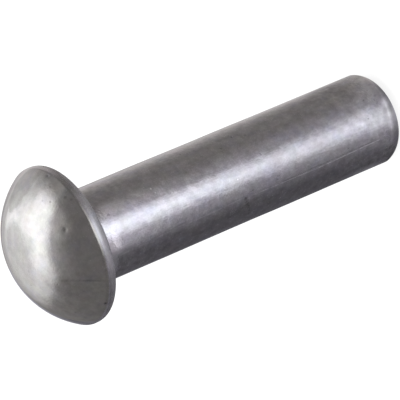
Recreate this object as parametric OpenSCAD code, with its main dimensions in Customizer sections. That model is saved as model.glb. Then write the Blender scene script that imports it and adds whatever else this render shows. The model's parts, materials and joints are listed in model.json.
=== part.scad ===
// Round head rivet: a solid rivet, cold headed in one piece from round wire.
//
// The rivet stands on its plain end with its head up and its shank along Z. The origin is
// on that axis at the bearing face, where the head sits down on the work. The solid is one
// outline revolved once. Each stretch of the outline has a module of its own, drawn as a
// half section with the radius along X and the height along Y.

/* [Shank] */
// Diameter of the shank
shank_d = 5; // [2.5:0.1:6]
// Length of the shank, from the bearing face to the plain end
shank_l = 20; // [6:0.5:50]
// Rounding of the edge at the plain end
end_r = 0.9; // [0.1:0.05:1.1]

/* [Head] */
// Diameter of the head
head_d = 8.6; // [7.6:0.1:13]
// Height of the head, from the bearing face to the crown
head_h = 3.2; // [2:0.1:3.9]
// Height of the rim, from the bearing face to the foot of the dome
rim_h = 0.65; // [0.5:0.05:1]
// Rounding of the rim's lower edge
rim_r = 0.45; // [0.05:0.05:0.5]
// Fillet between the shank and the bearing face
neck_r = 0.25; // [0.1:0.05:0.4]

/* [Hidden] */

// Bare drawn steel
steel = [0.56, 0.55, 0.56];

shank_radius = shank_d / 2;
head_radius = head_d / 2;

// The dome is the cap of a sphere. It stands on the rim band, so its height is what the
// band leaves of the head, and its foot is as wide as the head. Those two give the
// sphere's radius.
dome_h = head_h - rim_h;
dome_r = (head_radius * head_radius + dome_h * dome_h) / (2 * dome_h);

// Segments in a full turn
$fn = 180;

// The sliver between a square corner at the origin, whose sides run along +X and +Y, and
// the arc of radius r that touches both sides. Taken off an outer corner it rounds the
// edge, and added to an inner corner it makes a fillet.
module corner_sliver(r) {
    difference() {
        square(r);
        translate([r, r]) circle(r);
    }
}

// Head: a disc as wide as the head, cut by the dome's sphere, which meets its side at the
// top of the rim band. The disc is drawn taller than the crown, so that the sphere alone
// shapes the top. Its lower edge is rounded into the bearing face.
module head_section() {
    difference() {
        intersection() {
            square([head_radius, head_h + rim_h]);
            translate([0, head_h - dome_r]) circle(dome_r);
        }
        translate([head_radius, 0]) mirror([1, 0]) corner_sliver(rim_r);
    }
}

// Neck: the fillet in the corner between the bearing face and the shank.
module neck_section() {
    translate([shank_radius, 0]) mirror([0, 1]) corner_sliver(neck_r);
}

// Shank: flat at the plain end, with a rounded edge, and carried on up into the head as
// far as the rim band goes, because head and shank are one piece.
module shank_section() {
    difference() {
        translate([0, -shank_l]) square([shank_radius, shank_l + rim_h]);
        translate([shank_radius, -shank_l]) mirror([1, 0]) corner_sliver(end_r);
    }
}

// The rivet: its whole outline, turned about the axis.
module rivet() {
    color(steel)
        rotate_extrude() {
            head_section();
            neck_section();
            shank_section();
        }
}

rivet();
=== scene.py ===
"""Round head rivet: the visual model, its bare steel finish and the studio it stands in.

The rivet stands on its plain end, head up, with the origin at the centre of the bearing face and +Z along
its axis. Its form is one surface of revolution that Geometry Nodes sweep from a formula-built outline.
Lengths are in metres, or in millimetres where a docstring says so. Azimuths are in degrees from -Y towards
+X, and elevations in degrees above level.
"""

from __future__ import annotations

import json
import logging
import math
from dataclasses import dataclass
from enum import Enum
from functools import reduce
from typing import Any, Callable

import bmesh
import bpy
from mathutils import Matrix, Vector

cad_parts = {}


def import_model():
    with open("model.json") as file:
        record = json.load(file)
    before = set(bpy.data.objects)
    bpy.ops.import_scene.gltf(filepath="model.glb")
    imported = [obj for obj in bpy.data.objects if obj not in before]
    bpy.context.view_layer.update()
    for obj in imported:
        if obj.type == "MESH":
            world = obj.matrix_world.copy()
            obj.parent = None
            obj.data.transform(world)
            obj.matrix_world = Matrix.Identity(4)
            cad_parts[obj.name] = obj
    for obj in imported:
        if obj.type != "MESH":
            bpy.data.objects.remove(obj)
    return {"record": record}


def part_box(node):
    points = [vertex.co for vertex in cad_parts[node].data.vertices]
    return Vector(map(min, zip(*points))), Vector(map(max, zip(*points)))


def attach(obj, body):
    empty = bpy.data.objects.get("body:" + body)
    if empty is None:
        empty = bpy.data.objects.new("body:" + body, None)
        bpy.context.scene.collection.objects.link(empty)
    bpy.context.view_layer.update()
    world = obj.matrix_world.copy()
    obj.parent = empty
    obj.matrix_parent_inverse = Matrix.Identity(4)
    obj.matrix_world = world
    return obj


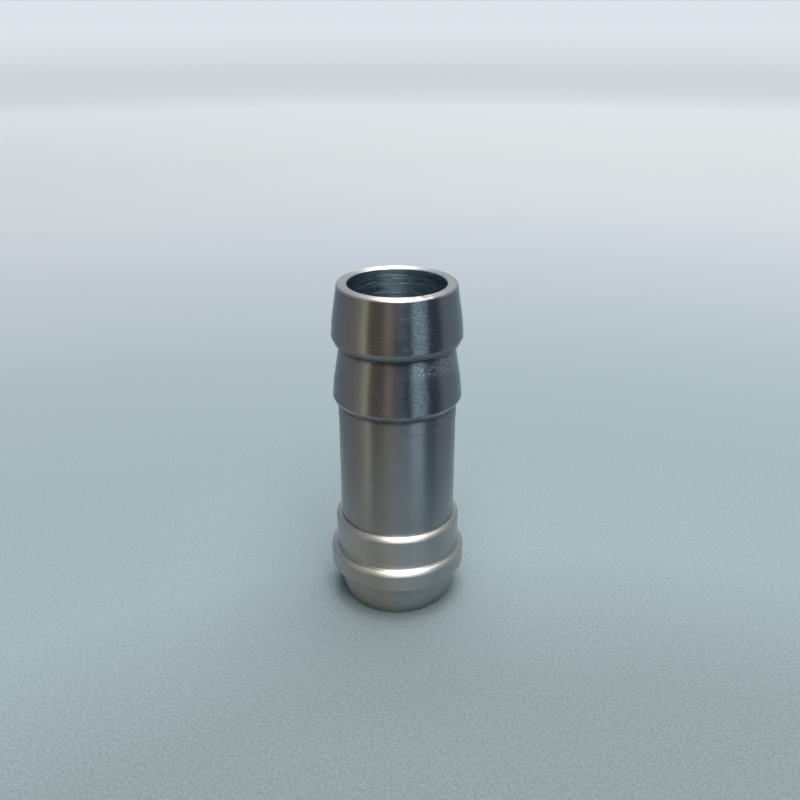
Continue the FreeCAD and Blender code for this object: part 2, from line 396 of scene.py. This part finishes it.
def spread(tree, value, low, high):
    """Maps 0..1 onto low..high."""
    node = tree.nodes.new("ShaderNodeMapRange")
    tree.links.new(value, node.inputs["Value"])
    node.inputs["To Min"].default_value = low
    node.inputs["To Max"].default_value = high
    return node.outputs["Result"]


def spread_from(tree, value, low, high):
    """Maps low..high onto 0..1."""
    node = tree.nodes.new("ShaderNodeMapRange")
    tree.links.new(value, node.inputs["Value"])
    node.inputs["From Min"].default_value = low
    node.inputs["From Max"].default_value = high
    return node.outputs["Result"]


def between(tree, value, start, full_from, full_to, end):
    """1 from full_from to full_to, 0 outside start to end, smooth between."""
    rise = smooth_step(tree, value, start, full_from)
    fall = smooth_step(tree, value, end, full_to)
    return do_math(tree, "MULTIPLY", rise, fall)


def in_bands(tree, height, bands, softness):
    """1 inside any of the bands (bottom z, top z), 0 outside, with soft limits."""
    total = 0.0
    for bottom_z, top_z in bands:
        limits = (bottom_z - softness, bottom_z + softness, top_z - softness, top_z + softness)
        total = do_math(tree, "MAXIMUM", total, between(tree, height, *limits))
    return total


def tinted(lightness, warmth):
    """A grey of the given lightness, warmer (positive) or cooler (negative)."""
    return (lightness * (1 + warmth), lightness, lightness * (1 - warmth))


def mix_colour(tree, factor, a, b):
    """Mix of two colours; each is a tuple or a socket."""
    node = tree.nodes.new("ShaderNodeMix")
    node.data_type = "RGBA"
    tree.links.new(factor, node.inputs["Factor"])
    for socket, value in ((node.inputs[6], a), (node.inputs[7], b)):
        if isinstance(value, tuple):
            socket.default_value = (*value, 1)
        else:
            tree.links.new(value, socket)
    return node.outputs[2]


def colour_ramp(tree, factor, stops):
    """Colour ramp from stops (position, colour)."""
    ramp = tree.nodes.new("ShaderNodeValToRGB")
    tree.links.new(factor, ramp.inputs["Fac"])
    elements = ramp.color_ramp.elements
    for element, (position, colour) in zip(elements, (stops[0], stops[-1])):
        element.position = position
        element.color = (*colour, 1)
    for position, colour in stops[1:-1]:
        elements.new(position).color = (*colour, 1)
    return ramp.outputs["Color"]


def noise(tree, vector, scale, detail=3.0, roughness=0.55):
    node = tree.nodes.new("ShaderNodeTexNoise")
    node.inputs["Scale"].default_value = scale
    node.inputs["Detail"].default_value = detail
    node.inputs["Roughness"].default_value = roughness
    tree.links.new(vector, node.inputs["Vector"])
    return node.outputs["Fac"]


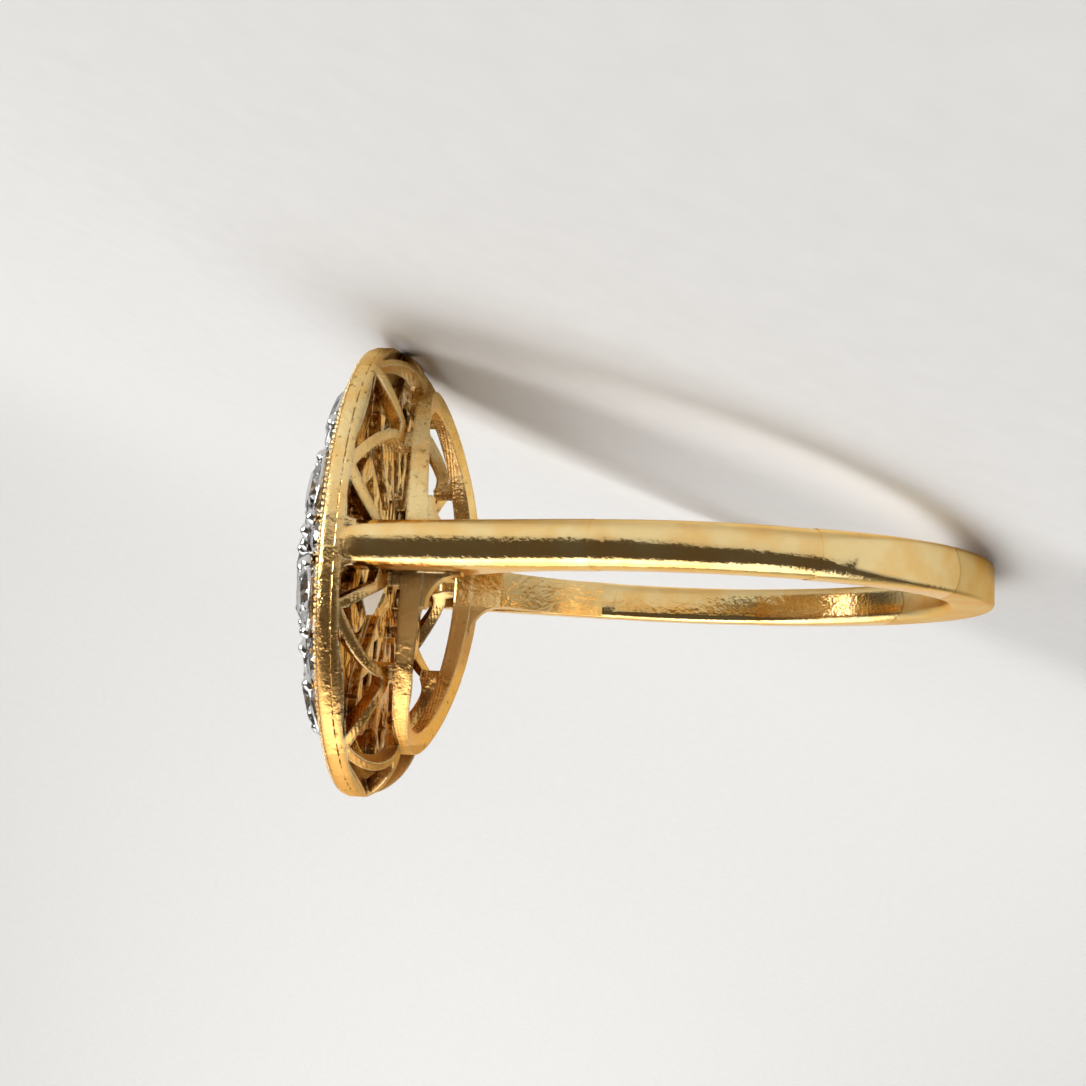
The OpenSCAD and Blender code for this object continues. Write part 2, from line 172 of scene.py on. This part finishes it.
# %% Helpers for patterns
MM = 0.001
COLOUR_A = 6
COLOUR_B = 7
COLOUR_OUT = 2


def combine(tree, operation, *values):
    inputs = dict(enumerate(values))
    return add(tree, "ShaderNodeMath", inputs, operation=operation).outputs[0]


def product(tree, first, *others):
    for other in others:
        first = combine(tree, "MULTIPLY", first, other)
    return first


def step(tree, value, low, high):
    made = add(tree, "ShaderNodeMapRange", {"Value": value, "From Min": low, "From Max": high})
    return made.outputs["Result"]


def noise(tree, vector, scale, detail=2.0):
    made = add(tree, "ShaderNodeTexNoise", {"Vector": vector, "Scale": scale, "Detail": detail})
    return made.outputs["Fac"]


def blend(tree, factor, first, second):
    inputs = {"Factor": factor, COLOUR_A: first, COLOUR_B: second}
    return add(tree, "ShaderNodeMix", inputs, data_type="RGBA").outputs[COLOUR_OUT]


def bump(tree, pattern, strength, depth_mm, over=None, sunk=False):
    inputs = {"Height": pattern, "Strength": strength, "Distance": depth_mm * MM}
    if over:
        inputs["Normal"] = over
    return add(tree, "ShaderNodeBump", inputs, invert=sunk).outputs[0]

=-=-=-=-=

*EXERCISE GOAL*
The lines to quote run from the one containing "translate([shank_radius, 0]) mirror([0, 1])" to the one containing "points = [vertex.co". Quote them exactly, with both of those lines, and nothing else.

*CORRECT RESPONSE*
    translate([shank_radius, 0]) mirror([0, 1]) corner_sliver(neck_r);
}

// Shank: flat at the plain end, with a rounded edge, and carried on up into the head as
// far as the rim band goes, because head and shank are one piece.
module shank_section() {
    difference() {
        translate([0, -shank_l]) square([shank_radius, shank_l + rim_h]);
        translate([shank_radius, -shank_l]) mirror([1, 0]) corner_sliver(end_r);
    }
}

// The rivet: its whole outline, turned about the axis.
module rivet() {
    color(steel)
        rotate_extrude() {
            head_section();
            neck_section();
            shank_section();
        }
}

rivet();
=== scene.py ===
"""Round head rivet: the visual model, its bare steel finish and the studio it stands in.

The rivet stands on its plain end, head up, with the origin at the centre of the bearing face and +Z along
its axis. Its form is one surface of revolution that Geometry Nodes sweep from a formula-built outline.
Lengths are in metres, or in millimetres where a docstring says so. Azimuths are in degrees from -Y towards
+X, and elevations in degrees above level.
"""

from __future__ import annotations

import json
import logging
import math
from dataclasses import dataclass
from enum import Enum
from functools import reduce
from typing import Any, Callable

import bmesh
import bpy
from mathutils import Matrix, Vector

cad_parts = {}


def import_model():
    with open("model.json") as file:
        record = json.load(file)
    before = set(bpy.data.objects)
    bpy.ops.import_scene.gltf(filepath="model.glb")
    imported = [obj for obj in bpy.data.objects if obj not in before]
    bpy.context.view_layer.update()
    for obj in imported:
        if obj.type == "MESH":
            world = obj.matrix_world.copy()
            obj.parent = None
            obj.data.transform(world)
            obj.matrix_world = Matrix.Identity(4)
            cad_parts[obj.name] = obj
    for obj in imported:
        if obj.type != "MESH":
            bpy.data.objects.remove(obj)
    return {"record": record}


def part_box(node):
    points = [vertex.co for vertex in cad_parts[node].data.vertices]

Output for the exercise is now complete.